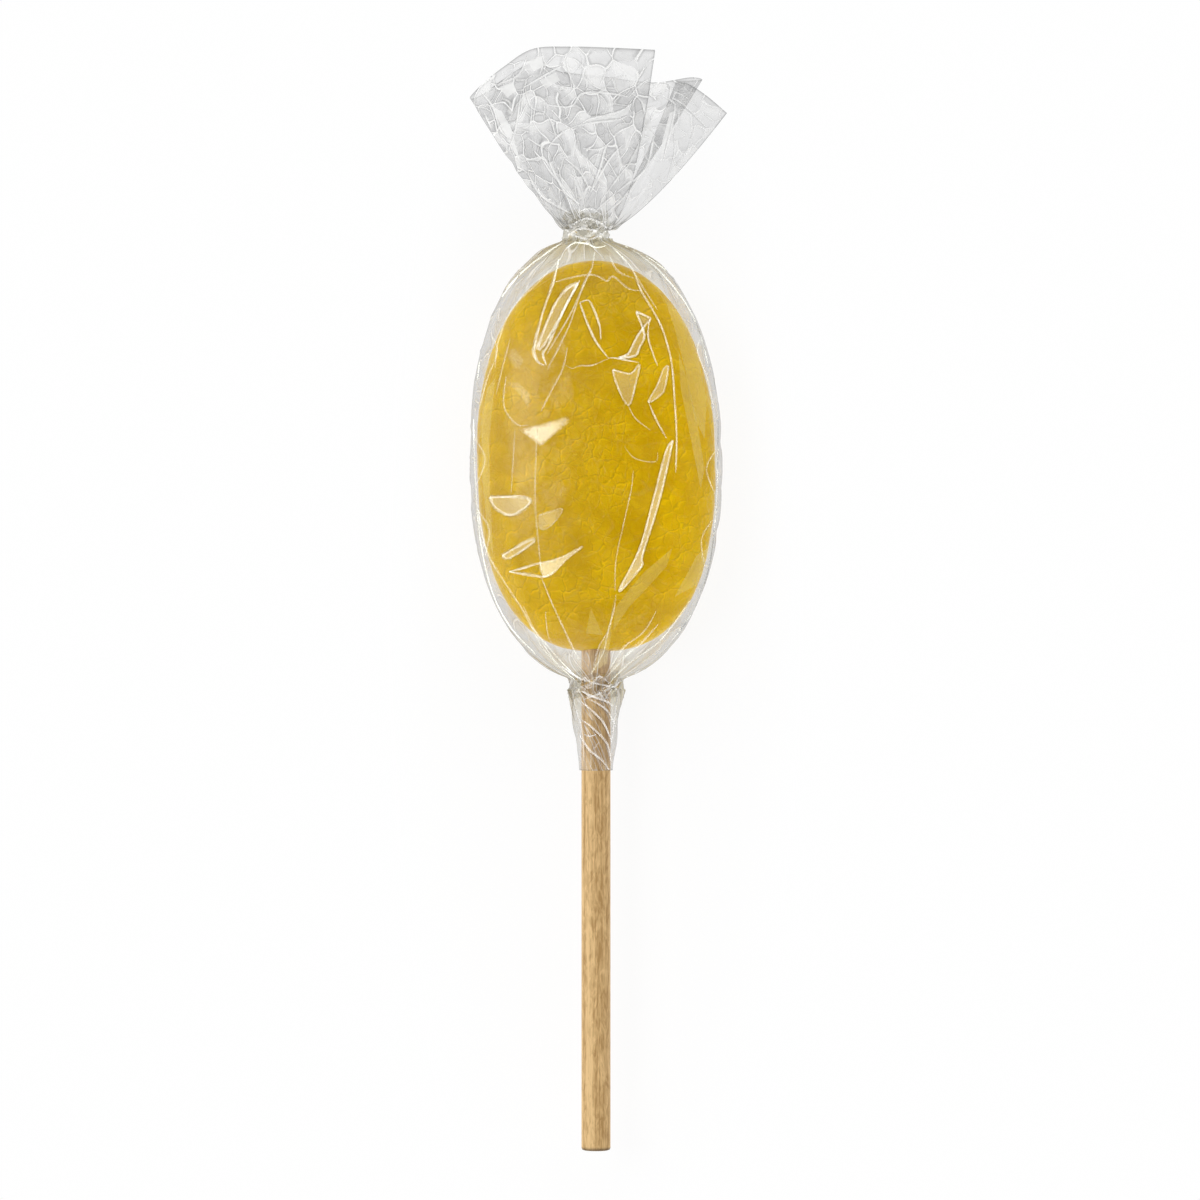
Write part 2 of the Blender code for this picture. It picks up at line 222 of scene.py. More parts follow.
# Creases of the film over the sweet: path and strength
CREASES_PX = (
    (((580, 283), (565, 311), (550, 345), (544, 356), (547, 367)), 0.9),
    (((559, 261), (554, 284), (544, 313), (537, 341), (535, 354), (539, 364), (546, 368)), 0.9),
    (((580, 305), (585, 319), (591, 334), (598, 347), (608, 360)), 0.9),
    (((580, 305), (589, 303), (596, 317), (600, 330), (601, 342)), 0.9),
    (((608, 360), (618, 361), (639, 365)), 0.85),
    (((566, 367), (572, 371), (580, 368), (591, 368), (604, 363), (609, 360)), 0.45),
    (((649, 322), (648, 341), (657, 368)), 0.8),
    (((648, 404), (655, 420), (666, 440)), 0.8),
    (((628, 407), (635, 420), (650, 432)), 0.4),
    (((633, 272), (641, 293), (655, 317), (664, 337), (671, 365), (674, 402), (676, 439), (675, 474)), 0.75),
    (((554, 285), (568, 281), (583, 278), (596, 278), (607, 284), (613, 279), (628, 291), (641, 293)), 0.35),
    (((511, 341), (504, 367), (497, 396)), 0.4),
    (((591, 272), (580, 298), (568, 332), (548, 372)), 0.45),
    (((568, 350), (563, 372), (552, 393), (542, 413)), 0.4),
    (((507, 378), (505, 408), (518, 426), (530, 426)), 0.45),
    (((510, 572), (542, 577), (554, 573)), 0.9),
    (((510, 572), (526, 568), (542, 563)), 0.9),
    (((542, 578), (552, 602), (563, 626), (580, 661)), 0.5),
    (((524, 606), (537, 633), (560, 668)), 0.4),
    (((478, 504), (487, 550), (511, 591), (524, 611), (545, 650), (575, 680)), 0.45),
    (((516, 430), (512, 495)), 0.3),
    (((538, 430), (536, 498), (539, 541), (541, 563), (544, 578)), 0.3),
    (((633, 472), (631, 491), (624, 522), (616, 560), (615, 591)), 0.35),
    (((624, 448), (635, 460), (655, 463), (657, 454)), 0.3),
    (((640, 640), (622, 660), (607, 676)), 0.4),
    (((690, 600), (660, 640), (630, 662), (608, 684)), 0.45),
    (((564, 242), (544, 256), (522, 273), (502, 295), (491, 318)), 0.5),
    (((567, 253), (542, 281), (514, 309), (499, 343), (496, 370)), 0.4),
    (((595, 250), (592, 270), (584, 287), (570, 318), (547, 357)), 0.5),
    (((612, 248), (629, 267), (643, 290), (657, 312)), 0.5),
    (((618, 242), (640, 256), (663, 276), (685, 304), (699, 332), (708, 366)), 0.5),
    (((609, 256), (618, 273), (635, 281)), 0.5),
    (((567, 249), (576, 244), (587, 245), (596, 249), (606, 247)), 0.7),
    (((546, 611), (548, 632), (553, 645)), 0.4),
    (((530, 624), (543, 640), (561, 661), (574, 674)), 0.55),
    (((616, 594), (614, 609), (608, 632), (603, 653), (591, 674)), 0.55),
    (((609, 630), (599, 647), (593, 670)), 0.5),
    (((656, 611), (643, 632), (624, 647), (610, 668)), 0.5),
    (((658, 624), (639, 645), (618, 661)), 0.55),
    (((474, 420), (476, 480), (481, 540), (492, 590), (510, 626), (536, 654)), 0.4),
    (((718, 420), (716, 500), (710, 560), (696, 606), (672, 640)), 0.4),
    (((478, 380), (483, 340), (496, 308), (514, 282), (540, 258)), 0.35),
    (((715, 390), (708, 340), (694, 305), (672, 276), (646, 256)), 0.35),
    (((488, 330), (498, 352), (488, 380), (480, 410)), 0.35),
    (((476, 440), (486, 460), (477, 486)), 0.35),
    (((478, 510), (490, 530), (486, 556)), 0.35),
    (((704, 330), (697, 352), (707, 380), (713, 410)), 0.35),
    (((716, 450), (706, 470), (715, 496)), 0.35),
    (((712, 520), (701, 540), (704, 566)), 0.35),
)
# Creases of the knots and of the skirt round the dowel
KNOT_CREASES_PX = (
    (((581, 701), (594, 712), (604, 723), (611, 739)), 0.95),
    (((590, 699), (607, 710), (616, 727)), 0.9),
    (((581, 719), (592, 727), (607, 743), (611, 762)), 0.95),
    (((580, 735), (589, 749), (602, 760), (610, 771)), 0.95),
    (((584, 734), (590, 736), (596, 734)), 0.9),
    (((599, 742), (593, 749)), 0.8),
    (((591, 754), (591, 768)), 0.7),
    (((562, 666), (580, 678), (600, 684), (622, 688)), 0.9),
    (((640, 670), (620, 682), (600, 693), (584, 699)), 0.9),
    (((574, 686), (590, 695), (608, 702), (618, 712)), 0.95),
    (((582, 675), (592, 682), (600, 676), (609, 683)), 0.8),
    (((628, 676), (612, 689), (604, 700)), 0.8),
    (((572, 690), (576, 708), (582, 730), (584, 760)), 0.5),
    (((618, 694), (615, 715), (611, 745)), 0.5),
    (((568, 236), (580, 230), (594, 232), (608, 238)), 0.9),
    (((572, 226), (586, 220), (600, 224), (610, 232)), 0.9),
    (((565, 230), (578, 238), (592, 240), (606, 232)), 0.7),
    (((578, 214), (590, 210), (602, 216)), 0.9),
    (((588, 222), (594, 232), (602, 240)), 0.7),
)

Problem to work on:
Reproduce the complete set of lines precisely as supplied.

Complete output:
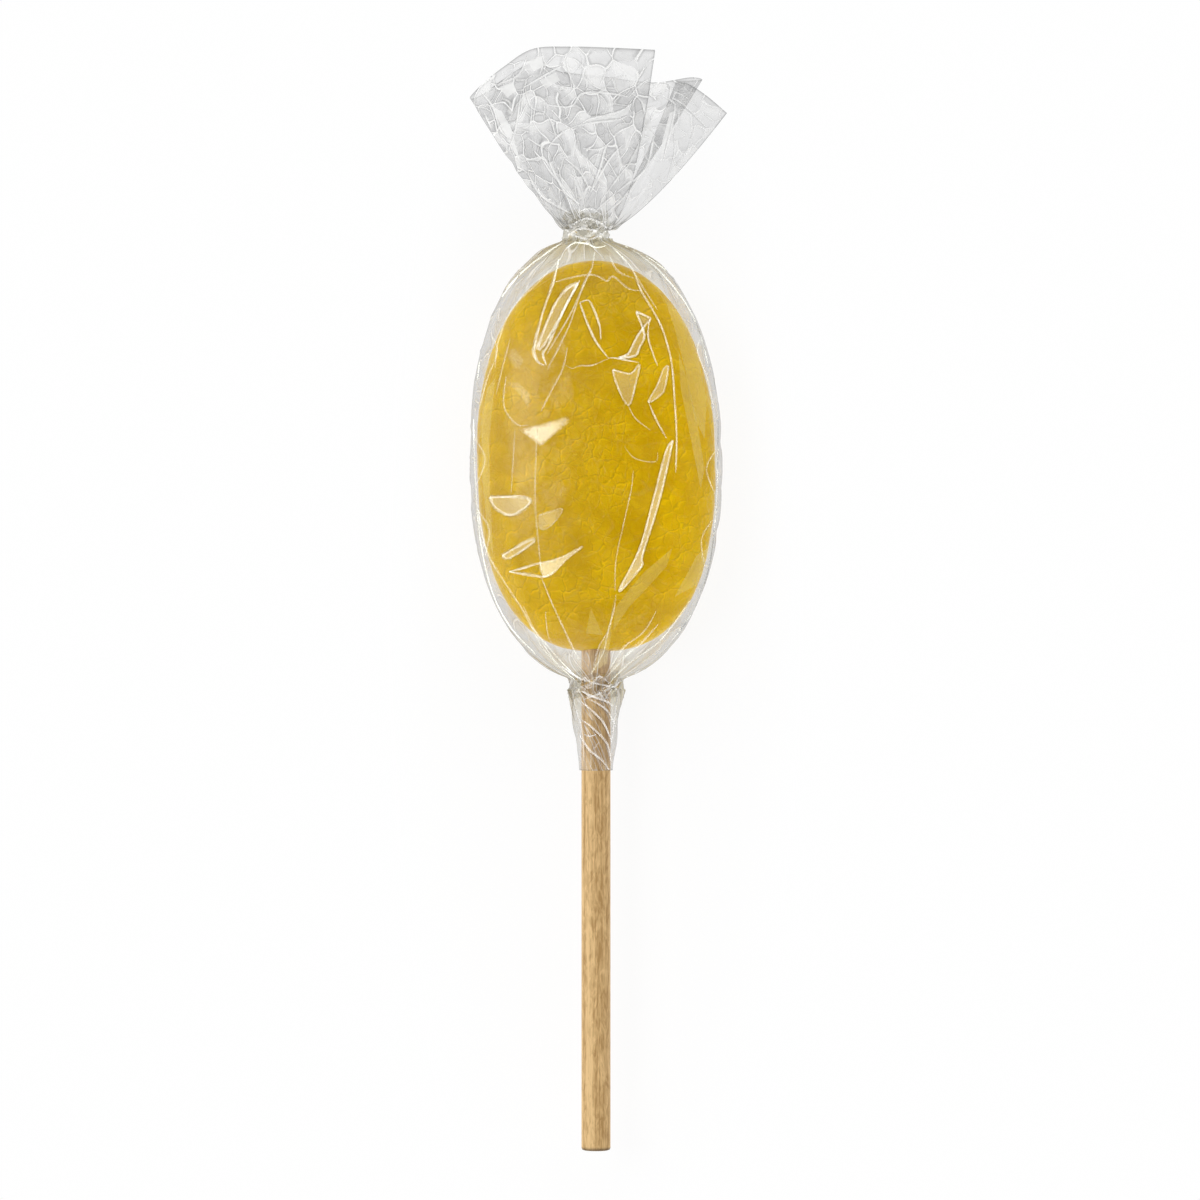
Write part 2 of the Blender code for this picture. It picks up at line 222 of scene.py. More parts follow.
# Creases of the film over the sweet: path and strength
CREASES_PX = (
    (((580, 283), (565, 311), (550, 345), (544, 356), (547, 367)), 0.9),
    (((559, 261), (554, 284), (544, 313), (537, 341), (535, 354), (539, 364), (546, 368)), 0.9),
    (((580, 305), (585, 319), (591, 334), (598, 347), (608, 360)), 0.9),
    (((580, 305), (589, 303), (596, 317), (600, 330), (601, 342)), 0.9),
    (((608, 360), (618, 361), (639, 365)), 0.85),
    (((566, 367), (572, 371), (580, 368), (591, 368), (604, 363), (609, 360)), 0.45),
    (((649, 322), (648, 341), (657, 368)), 0.8),
    (((648, 404), (655, 420), (666, 440)), 0.8),
    (((628, 407), (635, 420), (650, 432)), 0.4),
    (((633, 272), (641, 293), (655, 317), (664, 337), (671, 365), (674, 402), (676, 439), (675, 474)), 0.75),
    (((554, 285), (568, 281), (583, 278), (596, 278), (607, 284), (613, 279), (628, 291), (641, 293)), 0.35),
    (((511, 341), (504, 367), (497, 396)), 0.4),
    (((591, 272), (580, 298), (568, 332), (548, 372)), 0.45),
    (((568, 350), (563, 372), (552, 393), (542, 413)), 0.4),
    (((507, 378), (505, 408), (518, 426), (530, 426)), 0.45),
    (((510, 572), (542, 577), (554, 573)), 0.9),
    (((510, 572), (526, 568), (542, 563)), 0.9),
    (((542, 578), (552, 602), (563, 626), (580, 661)), 0.5),
    (((524, 606), (537, 633), (560, 668)), 0.4),
    (((478, 504), (487, 550), (511, 591), (524, 611), (545, 650), (575, 680)), 0.45),
    (((516, 430), (512, 495)), 0.3),
    (((538, 430), (536, 498), (539, 541), (541, 563), (544, 578)), 0.3),
    (((633, 472), (631, 491), (624, 522), (616, 560), (615, 591)), 0.35),
    (((624, 448), (635, 460), (655, 463), (657, 454)), 0.3),
    (((640, 640), (622, 660), (607, 676)), 0.4),
    (((690, 600), (660, 640), (630, 662), (608, 684)), 0.45),
    (((564, 242), (544, 256), (522, 273), (502, 295), (491, 318)), 0.5),
    (((567, 253), (542, 281), (514, 309), (499, 343), (496, 370)), 0.4),
    (((595, 250), (592, 270), (584, 287), (570, 318), (547, 357)), 0.5),
    (((612, 248), (629, 267), (643, 290), (657, 312)), 0.5),
    (((618, 242), (640, 256), (663, 276), (685, 304), (699, 332), (708, 366)), 0.5),
    (((609, 256), (618, 273), (635, 281)), 0.5),
    (((567, 249), (576, 244), (587, 245), (596, 249), (606, 247)), 0.7),
    (((546, 611), (548, 632), (553, 645)), 0.4),
    (((530, 624), (543, 640), (561, 661), (574, 674)), 0.55),
    (((616, 594), (614, 609), (608, 632), (603, 653), (591, 674)), 0.55),
    (((609, 630), (599, 647), (593, 670)), 0.5),
    (((656, 611), (643, 632), (624, 647), (610, 668)), 0.5),
    (((658, 624), (639, 645), (618, 661)), 0.55),
    (((474, 420), (476, 480), (481, 540), (492, 590), (510, 626), (536, 654)), 0.4),
    (((718, 420), (716, 500), (710, 560), (696, 606), (672, 640)), 0.4),
    (((478, 380), (483, 340), (496, 308), (514, 282), (540, 258)), 0.35),
    (((715, 390), (708, 340), (694, 305), (672, 276), (646, 256)), 0.35),
    (((488, 330), (498, 352), (488, 380), (480, 410)), 0.35),
    (((476, 440), (486, 460), (477, 486)), 0.35),
    (((478, 510), (490, 530), (486, 556)), 0.35),
    (((704, 330), (697, 352), (707, 380), (713, 410)), 0.35),
    (((716, 450), (706, 470), (715, 496)), 0.35),
    (((712, 520), (701, 540), (704, 566)), 0.35),
)
# Creases of the knots and of the skirt round the dowel
KNOT_CREASES_PX = (
    (((581, 701), (594, 712), (604, 723), (611, 739)), 0.95),
    (((590, 699), (607, 710), (616, 727)), 0.9),
    (((581, 719), (592, 727), (607, 743), (611, 762)), 0.95),
    (((580, 735), (589, 749), (602, 760), (610, 771)), 0.95),
    (((584, 734), (590, 736), (596, 734)), 0.9),
    (((599, 742), (593, 749)), 0.8),
    (((591, 754), (591, 768)), 0.7),
    (((562, 666), (580, 678), (600, 684), (622, 688)), 0.9),
    (((640, 670), (620, 682), (600, 693), (584, 699)), 0.9),
    (((574, 686), (590, 695), (608, 702), (618, 712)), 0.95),
    (((582, 675), (592, 682), (600, 676), (609, 683)), 0.8),
    (((628, 676), (612, 689), (604, 700)), 0.8),
    (((572, 690), (576, 708), (582, 730), (584, 760)), 0.5),
    (((618, 694), (615, 715), (611, 745)), 0.5),
    (((568, 236), (580, 230), (594, 232), (608, 238)), 0.9),
    (((572, 226), (586, 220), (600, 224), (610, 232)), 0.9),
    (((565, 230), (578, 238), (592, 240), (606, 232)), 0.7),
    (((578, 214), (590, 210), (602, 216)), 0.9),
    (((588, 222), (594, 232), (602, 240)), 0.7),
)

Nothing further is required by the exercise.